The Review argued for an NHS Wales national executive function with the capacity to develop and deliver this new approach, seen as essential to achieving the necessary change across the system.
And as our efforts to map the accountability and funding arrangements show, there is certainly scope to simplify the current arrangements.
So, what do we now know about the Welsh Government’s plans?
The Welsh Government’s response to the Parliamentary Review was A Healthier Wales – a long term plan for the transformation of health and social care. In this, the Government agreed with the Review’s recommendation around the need to reform governance of the system, and committed to establishing a new NHS Executive by the end of 2018.
These plans were paused in 2020 as the system responded to the pandemic. But the recent update announced that the new NHS Executive is now being set up, and gave some clues as to the role it will play.

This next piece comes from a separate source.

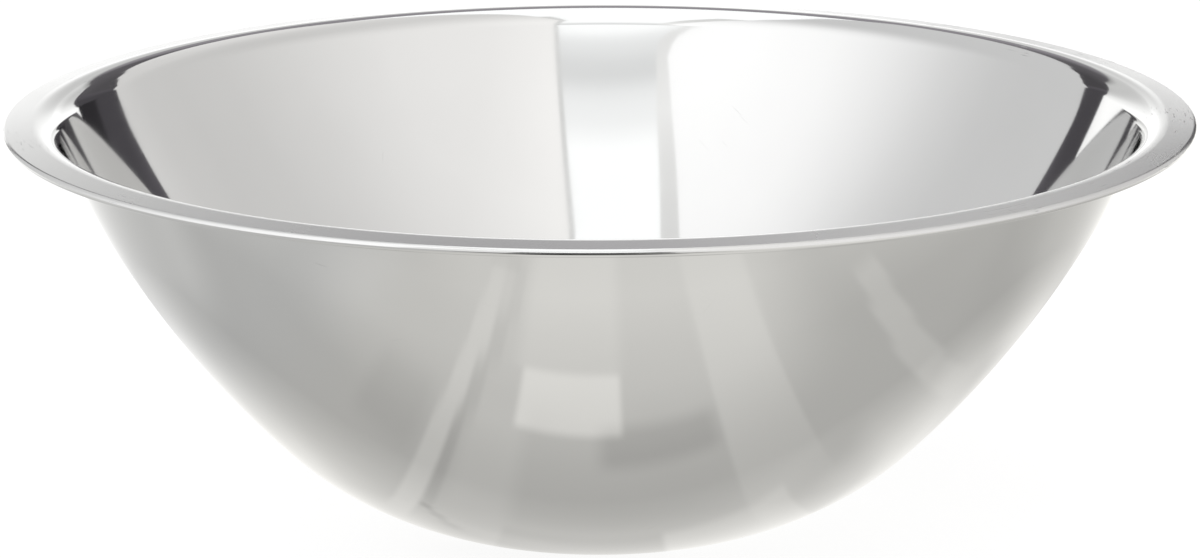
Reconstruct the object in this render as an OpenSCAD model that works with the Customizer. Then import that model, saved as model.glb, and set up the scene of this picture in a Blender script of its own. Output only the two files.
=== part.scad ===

There had been plans to set up a new organisation – a new Special Health Authority – but the Minister announced that instead the Executive will be a “hybrid model” with a “small, strengthened senior team” in Welsh Government, and the bringing together of existing functions from across the NHS.
It seems that this small team in Welsh Government will be working with existing teams – particularly those focused on improvement, performance and planning at the national level – with some of them moving into the Executive and some staying put, but being directed by the team in Welsh Government.
What does this mean for the transformation agenda? And will this satisfy the long-standing need for governance reform? Much will depend on the details, which are yet to be finalised. But, at first contact, the “hybrid model” does nothing to simplify the system. And it has disappointed those who hoped for a greater degree of separation between policy and strategic oversight and management.
What is being proposed still has the potential to (re)design and operate a coherent system of oversight, challenge and support that drives change at pace and scale. But it remains to be seen whether the new Executive will have the capacity and standing within the system to be able to grapple with the complexities and politics of trying to achieve this.